Chiharu Shiota

Galerie Templon | Paris
30 rue Beaubourg
May 20, 2017–July 22, 2017

Chiharu Shiota, Destination, 2017, wool thread, metal, dimensions variable.

Japanese artist Chiharu Shiota has likened her artistic practice with yarn to that of a calligrapher. It’s a fitting parallel: Shiota trained in painting before gravitating toward three-dimensionality. She studied in Braunschweig, Germany, under Marina Abramović, and later in Berlin, where she lives today. Her immersive environments and intricately wrought objects, enigmatic yet deeply physical, are the results of painstaking labor. Shiota’s current exhibition, consisting almost entirely of works produced this year, occupies the main gallery and its annex. Destination, 2017, is a site-specific, room-engulfing labyrinth that has the sprawl of an uncontrollable fungus, a haywire cat’s cradle, or a webbed cathedral in red. Like her installation The Key in the Hand, 2015—made from second-hand keys ensnarled in massive amounts of scarlet string for the Japan pavilion at the Fifty-Sixth Venice Biennale—the work engages directly with the volume of its surroundings.
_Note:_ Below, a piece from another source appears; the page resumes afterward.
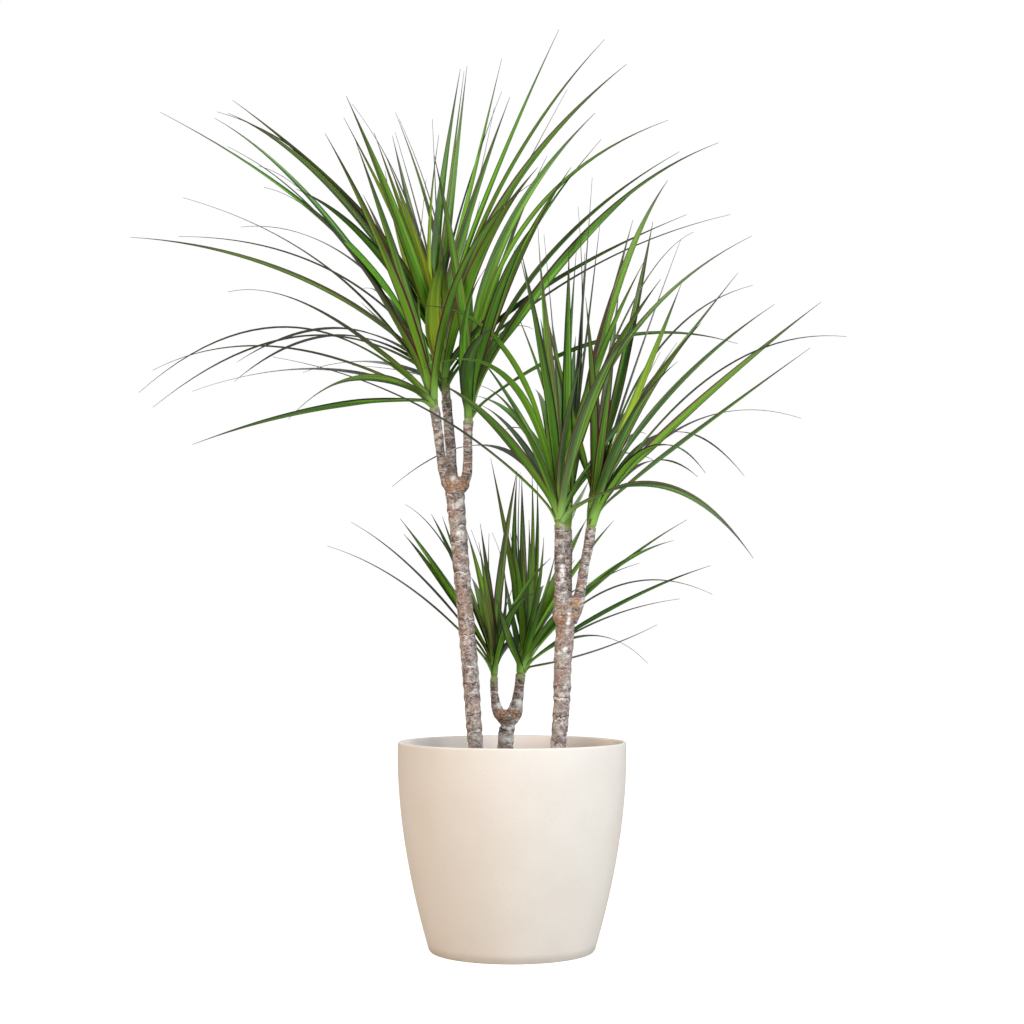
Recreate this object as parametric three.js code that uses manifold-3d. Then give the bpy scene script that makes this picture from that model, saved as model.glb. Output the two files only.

Shiota’s canvases, such as Endless Line I–III, a triptych, or her five-part work Silent Explosion I–V (both 2017), flatten the effect of her threaded tangles—their crosshatch patterns evoke cells enlarged under a microscope. But even those surfaces refuse to stay completely planar: The threads claw past the rectangle of the canvas onto the sides. Shiota’s other sculptures tangle quotidian items (a child’s dress, a telescope, a chair) without addressing the stories behind them. Around these anonymous possessions, the networks of yarn stand in for muddled memories that no one will ever unfurl.